= WORK TO COMPLETE =
Reproduce the entire listing word for word.

= SOURCE DATA =
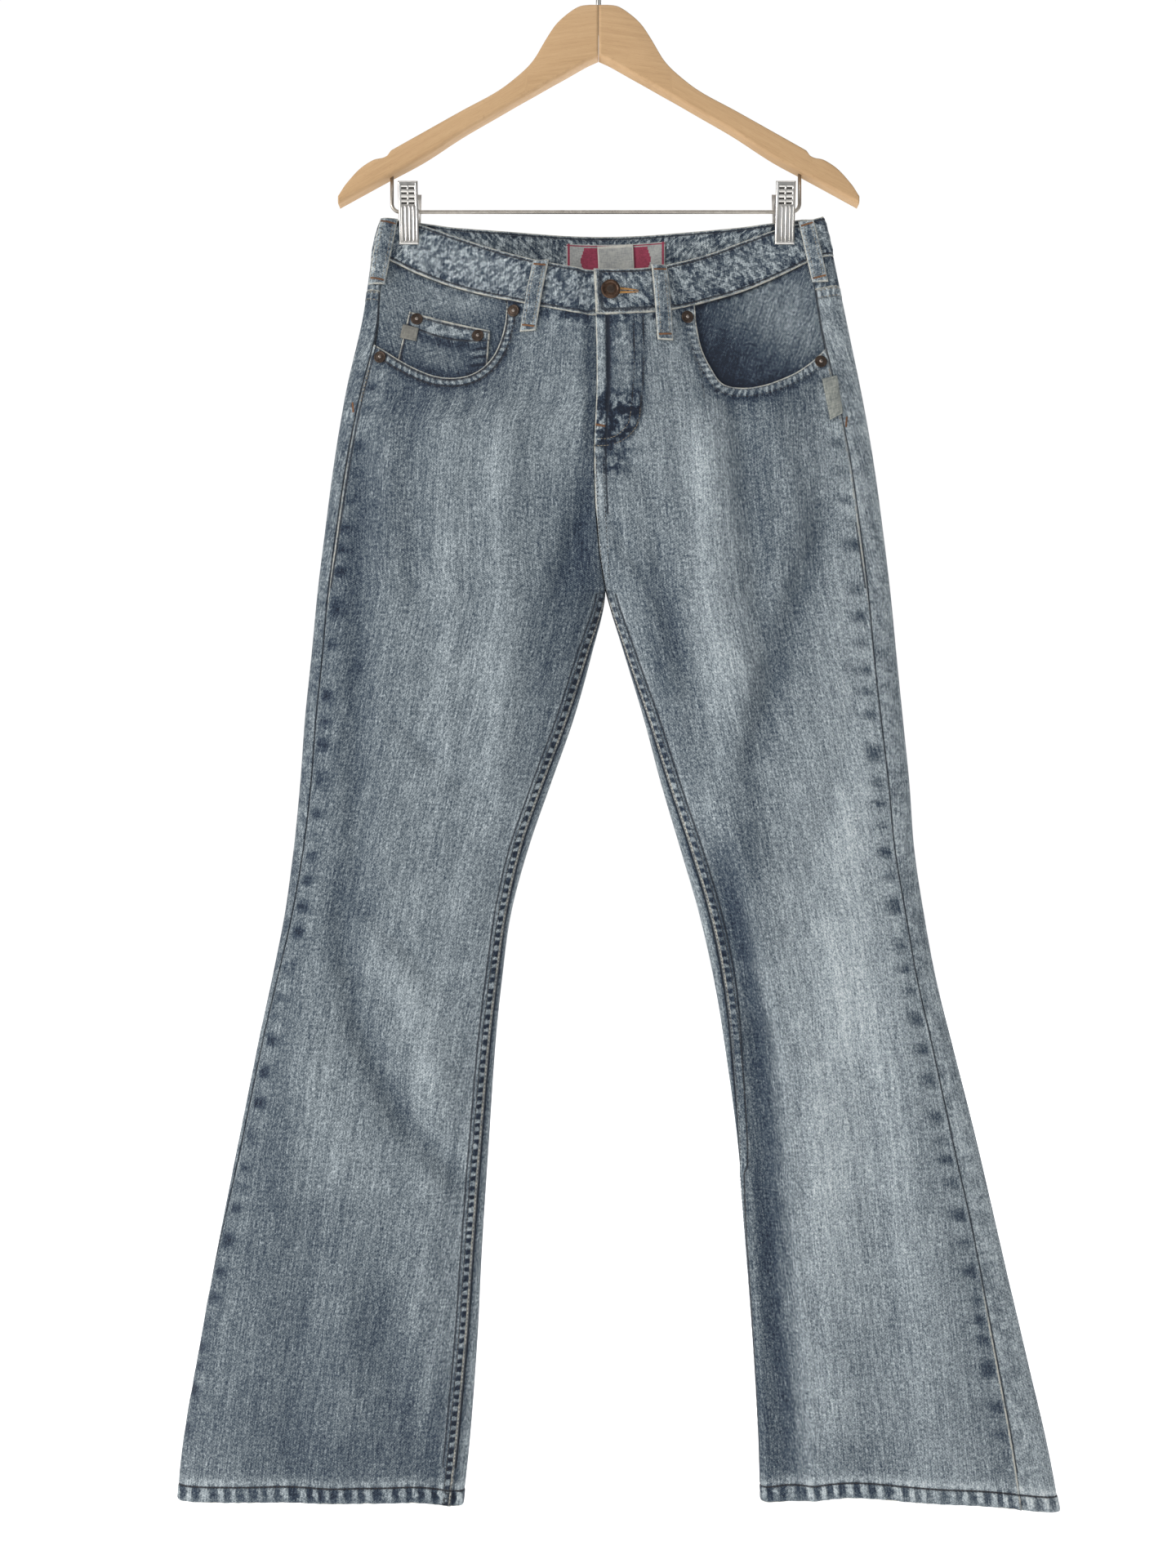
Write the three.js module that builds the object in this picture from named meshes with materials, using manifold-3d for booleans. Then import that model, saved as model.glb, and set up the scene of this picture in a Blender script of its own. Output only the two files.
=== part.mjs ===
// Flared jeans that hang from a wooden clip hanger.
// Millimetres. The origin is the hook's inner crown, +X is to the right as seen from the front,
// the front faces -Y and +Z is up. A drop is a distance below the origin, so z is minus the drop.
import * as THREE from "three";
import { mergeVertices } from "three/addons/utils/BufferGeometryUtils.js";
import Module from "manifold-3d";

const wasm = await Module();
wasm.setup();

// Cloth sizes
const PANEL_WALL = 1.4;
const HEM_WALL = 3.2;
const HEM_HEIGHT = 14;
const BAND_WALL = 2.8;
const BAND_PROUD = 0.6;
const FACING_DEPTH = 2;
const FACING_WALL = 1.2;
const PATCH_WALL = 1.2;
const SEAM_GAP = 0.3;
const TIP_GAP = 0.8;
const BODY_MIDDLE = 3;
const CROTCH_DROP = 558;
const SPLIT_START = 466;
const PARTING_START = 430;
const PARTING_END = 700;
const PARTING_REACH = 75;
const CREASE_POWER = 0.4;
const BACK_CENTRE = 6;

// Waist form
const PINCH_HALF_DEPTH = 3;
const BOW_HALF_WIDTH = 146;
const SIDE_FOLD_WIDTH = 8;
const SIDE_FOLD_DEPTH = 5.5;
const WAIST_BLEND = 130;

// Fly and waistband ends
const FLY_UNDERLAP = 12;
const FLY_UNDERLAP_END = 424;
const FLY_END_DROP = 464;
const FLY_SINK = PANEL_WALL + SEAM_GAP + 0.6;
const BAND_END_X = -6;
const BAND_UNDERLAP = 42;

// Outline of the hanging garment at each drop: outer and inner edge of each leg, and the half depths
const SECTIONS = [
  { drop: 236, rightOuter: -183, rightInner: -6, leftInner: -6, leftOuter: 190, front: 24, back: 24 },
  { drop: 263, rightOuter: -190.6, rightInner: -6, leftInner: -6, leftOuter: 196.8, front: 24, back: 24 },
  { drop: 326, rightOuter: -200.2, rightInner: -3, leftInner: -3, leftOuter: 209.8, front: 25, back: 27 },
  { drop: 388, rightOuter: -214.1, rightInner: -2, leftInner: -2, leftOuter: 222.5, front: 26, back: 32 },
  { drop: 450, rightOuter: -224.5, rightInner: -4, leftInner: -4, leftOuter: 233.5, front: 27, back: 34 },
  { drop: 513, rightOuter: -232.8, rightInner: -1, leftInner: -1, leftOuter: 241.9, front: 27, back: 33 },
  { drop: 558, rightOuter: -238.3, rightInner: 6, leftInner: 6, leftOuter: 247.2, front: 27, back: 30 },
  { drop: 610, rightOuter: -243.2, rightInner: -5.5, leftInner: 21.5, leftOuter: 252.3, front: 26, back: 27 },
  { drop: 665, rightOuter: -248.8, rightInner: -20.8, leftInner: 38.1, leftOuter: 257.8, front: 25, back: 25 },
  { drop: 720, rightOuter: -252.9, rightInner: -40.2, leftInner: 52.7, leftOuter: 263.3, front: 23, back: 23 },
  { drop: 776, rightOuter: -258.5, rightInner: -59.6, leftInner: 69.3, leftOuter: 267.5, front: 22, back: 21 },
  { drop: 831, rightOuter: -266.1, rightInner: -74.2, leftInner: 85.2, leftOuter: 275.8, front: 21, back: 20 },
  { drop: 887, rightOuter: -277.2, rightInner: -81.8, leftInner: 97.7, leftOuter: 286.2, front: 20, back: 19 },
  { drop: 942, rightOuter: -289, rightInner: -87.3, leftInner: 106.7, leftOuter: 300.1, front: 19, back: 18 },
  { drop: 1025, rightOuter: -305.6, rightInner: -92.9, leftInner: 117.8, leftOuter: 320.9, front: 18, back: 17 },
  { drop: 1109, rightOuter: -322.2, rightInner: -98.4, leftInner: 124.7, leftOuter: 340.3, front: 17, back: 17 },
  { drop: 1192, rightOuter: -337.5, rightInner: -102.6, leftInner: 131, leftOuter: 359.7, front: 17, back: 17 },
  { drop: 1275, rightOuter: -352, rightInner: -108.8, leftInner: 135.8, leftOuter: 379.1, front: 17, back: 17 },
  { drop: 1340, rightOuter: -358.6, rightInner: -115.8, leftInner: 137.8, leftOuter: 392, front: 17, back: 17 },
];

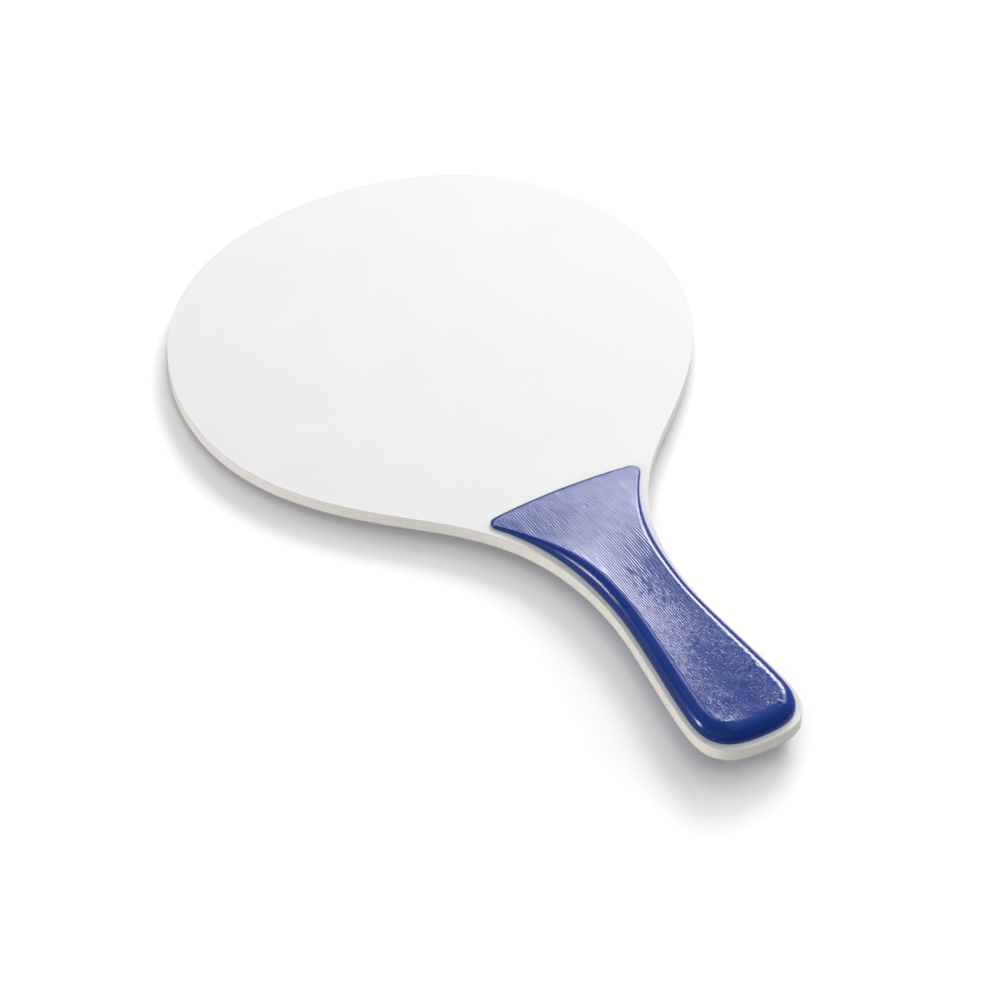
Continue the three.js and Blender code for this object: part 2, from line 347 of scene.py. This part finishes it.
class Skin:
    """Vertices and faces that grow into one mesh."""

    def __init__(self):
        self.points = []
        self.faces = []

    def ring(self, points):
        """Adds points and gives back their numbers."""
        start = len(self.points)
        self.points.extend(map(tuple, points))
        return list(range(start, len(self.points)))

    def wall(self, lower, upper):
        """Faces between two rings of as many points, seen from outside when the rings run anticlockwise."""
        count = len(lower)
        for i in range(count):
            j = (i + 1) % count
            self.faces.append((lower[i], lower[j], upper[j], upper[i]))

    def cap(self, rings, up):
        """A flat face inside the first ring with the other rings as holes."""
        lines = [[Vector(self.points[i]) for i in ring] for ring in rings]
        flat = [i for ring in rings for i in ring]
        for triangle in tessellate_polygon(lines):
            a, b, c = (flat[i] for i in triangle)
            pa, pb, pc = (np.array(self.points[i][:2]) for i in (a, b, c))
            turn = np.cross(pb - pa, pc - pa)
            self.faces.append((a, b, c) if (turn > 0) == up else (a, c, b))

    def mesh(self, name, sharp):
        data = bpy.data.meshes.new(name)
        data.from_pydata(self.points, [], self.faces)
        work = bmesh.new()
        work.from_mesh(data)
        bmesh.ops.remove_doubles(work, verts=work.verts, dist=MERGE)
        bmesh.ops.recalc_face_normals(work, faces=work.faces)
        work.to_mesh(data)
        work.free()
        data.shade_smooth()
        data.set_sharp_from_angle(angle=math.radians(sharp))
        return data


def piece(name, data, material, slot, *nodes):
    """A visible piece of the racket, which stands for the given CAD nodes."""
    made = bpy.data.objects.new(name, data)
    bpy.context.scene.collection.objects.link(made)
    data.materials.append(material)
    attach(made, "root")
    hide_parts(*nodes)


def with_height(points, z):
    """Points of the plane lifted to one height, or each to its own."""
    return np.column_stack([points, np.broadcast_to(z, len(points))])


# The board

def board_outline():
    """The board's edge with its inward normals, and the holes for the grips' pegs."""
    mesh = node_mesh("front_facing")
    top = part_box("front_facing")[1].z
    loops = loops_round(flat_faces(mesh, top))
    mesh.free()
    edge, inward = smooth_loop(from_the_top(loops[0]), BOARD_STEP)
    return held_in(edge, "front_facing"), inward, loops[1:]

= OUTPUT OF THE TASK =
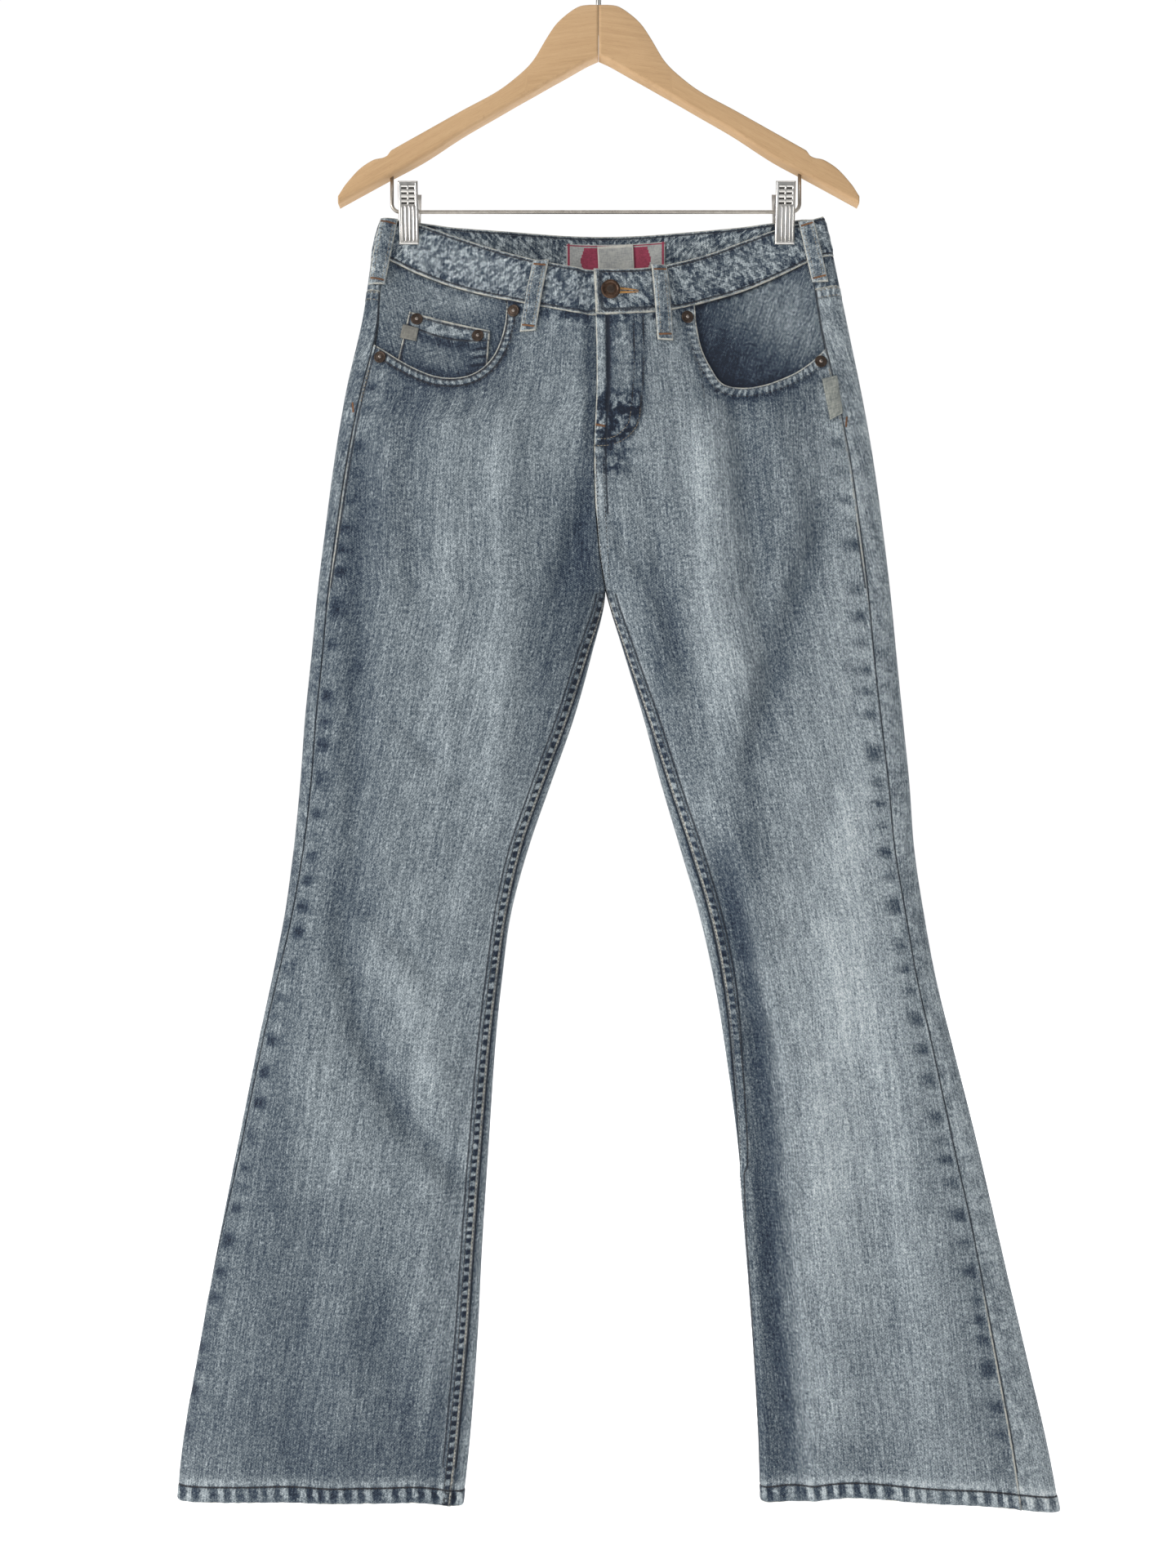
Write the three.js module that builds the object in this picture from named meshes with materials, using manifold-3d for booleans. Then import that model, saved as model.glb, and set up the scene of this picture in a Blender script of its own. Output only the two files.
=== part.mjs ===
// Flared jeans that hang from a wooden clip hanger.
// Millimetres. The origin is the hook's inner crown, +X is to the right as seen from the front,
// the front faces -Y and +Z is up. A drop is a distance below the origin, so z is minus the drop.
import * as THREE from "three";
import { mergeVertices } from "three/addons/utils/BufferGeometryUtils.js";
import Module from "manifold-3d";

const wasm = await Module();
wasm.setup();

// Cloth sizes
const PANEL_WALL = 1.4;
const HEM_WALL = 3.2;
const HEM_HEIGHT = 14;
const BAND_WALL = 2.8;
const BAND_PROUD = 0.6;
const FACING_DEPTH = 2;
const FACING_WALL = 1.2;
const PATCH_WALL = 1.2;
const SEAM_GAP = 0.3;
const TIP_GAP = 0.8;
const BODY_MIDDLE = 3;
const CROTCH_DROP = 558;
const SPLIT_START = 466;
const PARTING_START = 430;
const PARTING_END = 700;
const PARTING_REACH = 75;
const CREASE_POWER = 0.4;
const BACK_CENTRE = 6;

// Waist form
const PINCH_HALF_DEPTH = 3;
const BOW_HALF_WIDTH = 146;
const SIDE_FOLD_WIDTH = 8;
const SIDE_FOLD_DEPTH = 5.5;
const WAIST_BLEND = 130;

// Fly and waistband ends
const FLY_UNDERLAP = 12;
const FLY_UNDERLAP_END = 424;
const FLY_END_DROP = 464;
const FLY_SINK = PANEL_WALL + SEAM_GAP + 0.6;
const BAND_END_X = -6;
const BAND_UNDERLAP = 42;

// Outline of the hanging garment at each drop: outer and inner edge of each leg, and the half depths
const SECTIONS = [
  { drop: 236, rightOuter: -183, rightInner: -6, leftInner: -6, leftOuter: 190, front: 24, back: 24 },
  { drop: 263, rightOuter: -190.6, rightInner: -6, leftInner: -6, leftOuter: 196.8, front: 24, back: 24 },
  { drop: 326, rightOuter: -200.2, rightInner: -3, leftInner: -3, leftOuter: 209.8, front: 25, back: 27 },
  { drop: 388, rightOuter: -214.1, rightInner: -2, leftInner: -2, leftOuter: 222.5, front: 26, back: 32 },
  { drop: 450, rightOuter: -224.5, rightInner: -4, leftInner: -4, leftOuter: 233.5, front: 27, back: 34 },
  { drop: 513, rightOuter: -232.8, rightInner: -1, leftInner: -1, leftOuter: 241.9, front: 27, back: 33 },
  { drop: 558, rightOuter: -238.3, rightInner: 6, leftInner: 6, leftOuter: 247.2, front: 27, back: 30 },
  { drop: 610, rightOuter: -243.2, rightInner: -5.5, leftInner: 21.5, leftOuter: 252.3, front: 26, back: 27 },
  { drop: 665, rightOuter: -248.8, rightInner: -20.8, leftInner: 38.1, leftOuter: 257.8, front: 25, back: 25 },
  { drop: 720, rightOuter: -252.9, rightInner: -40.2, leftInner: 52.7, leftOuter: 263.3, front: 23, back: 23 },
  { drop: 776, rightOuter: -258.5, rightInner: -59.6, leftInner: 69.3, leftOuter: 267.5, front: 22, back: 21 },
  { drop: 831, rightOuter: -266.1, rightInner: -74.2, leftInner: 85.2, leftOuter: 275.8, front: 21, back: 20 },
  { drop: 887, rightOuter: -277.2, rightInner: -81.8, leftInner: 97.7, leftOuter: 286.2, front: 20, back: 19 },
  { drop: 942, rightOuter: -289, rightInner: -87.3, leftInner: 106.7, leftOuter: 300.1, front: 19, back: 18 },
  { drop: 1025, rightOuter: -305.6, rightInner: -92.9, leftInner: 117.8, leftOuter: 320.9, front: 18, back: 17 },
  { drop: 1109, rightOuter: -322.2, rightInner: -98.4, leftInner: 124.7, leftOuter: 340.3, front: 17, back: 17 },
  { drop: 1192, rightOuter: -337.5, rightInner: -102.6, leftInner: 131, leftOuter: 359.7, front: 17, back: 17 },
  { drop: 1275, rightOuter: -352, rightInner: -108.8, leftInner: 135.8, leftOuter: 379.1, front: 17, back: 17 },
  { drop: 1340, rightOuter: -358.6, rightInner: -115.8, leftInner: 137.8, leftOuter: 392, front: 17, back: 17 },
];

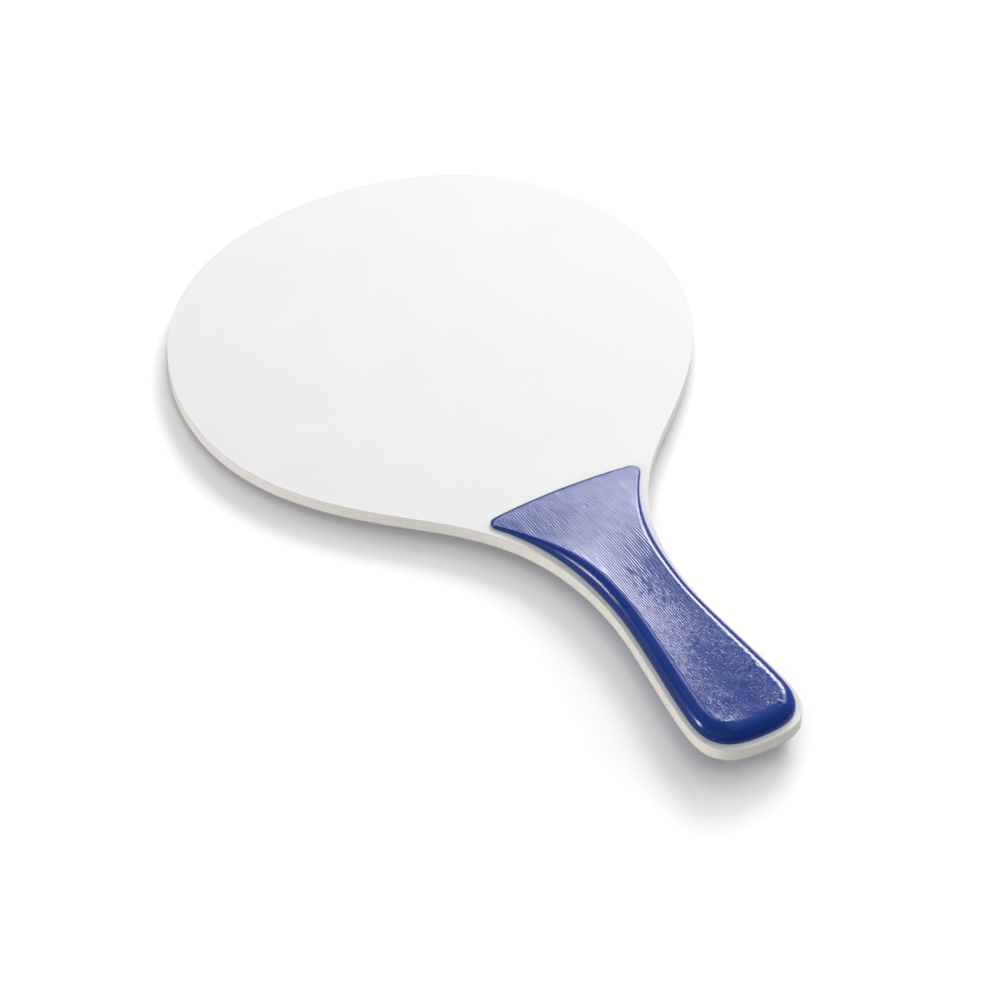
Continue the three.js and Blender code for this object: part 2, from line 347 of scene.py. This part finishes it.
class Skin:
    """Vertices and faces that grow into one mesh."""

    def __init__(self):
        self.points = []
        self.faces = []

    def ring(self, points):
        """Adds points and gives back their numbers."""
        start = len(self.points)
        self.points.extend(map(tuple, points))
        return list(range(start, len(self.points)))

    def wall(self, lower, upper):
        """Faces between two rings of as many points, seen from outside when the rings run anticlockwise."""
        count = len(lower)
        for i in range(count):
            j = (i + 1) % count
            self.faces.append((lower[i], lower[j], upper[j], upper[i]))

    def cap(self, rings, up):
        """A flat face inside the first ring with the other rings as holes."""
        lines = [[Vector(self.points[i]) for i in ring] for ring in rings]
        flat = [i for ring in rings for i in ring]
        for triangle in tessellate_polygon(lines):
            a, b, c = (flat[i] for i in triangle)
            pa, pb, pc = (np.array(self.points[i][:2]) for i in (a, b, c))
            turn = np.cross(pb - pa, pc - pa)
            self.faces.append((a, b, c) if (turn > 0) == up else (a, c, b))

    def mesh(self, name, sharp):
        data = bpy.data.meshes.new(name)
        data.from_pydata(self.points, [], self.faces)
        work = bmesh.new()
        work.from_mesh(data)
        bmesh.ops.remove_doubles(work, verts=work.verts, dist=MERGE)
        bmesh.ops.recalc_face_normals(work, faces=work.faces)
        work.to_mesh(data)
        work.free()
        data.shade_smooth()
        data.set_sharp_from_angle(angle=math.radians(sharp))
        return data


def piece(name, data, material, slot, *nodes):
    """A visible piece of the racket, which stands for the given CAD nodes."""
    made = bpy.data.objects.new(name, data)
    bpy.context.scene.collection.objects.link(made)
    data.materials.append(material)
    attach(made, "root")
    hide_parts(*nodes)


def with_height(points, z):
    """Points of the plane lifted to one height, or each to its own."""
    return np.column_stack([points, np.broadcast_to(z, len(points))])


# The board

def board_outline():
    """The board's edge with its inward normals, and the holes for the grips' pegs."""
    mesh = node_mesh("front_facing")
    top = part_box("front_facing")[1].z
    loops = loops_round(flat_faces(mesh, top))
    mesh.free()
    edge, inward = smooth_loop(from_the_top(loops[0]), BOARD_STEP)
    return held_in(edge, "front_facing"), inward, loops[1:]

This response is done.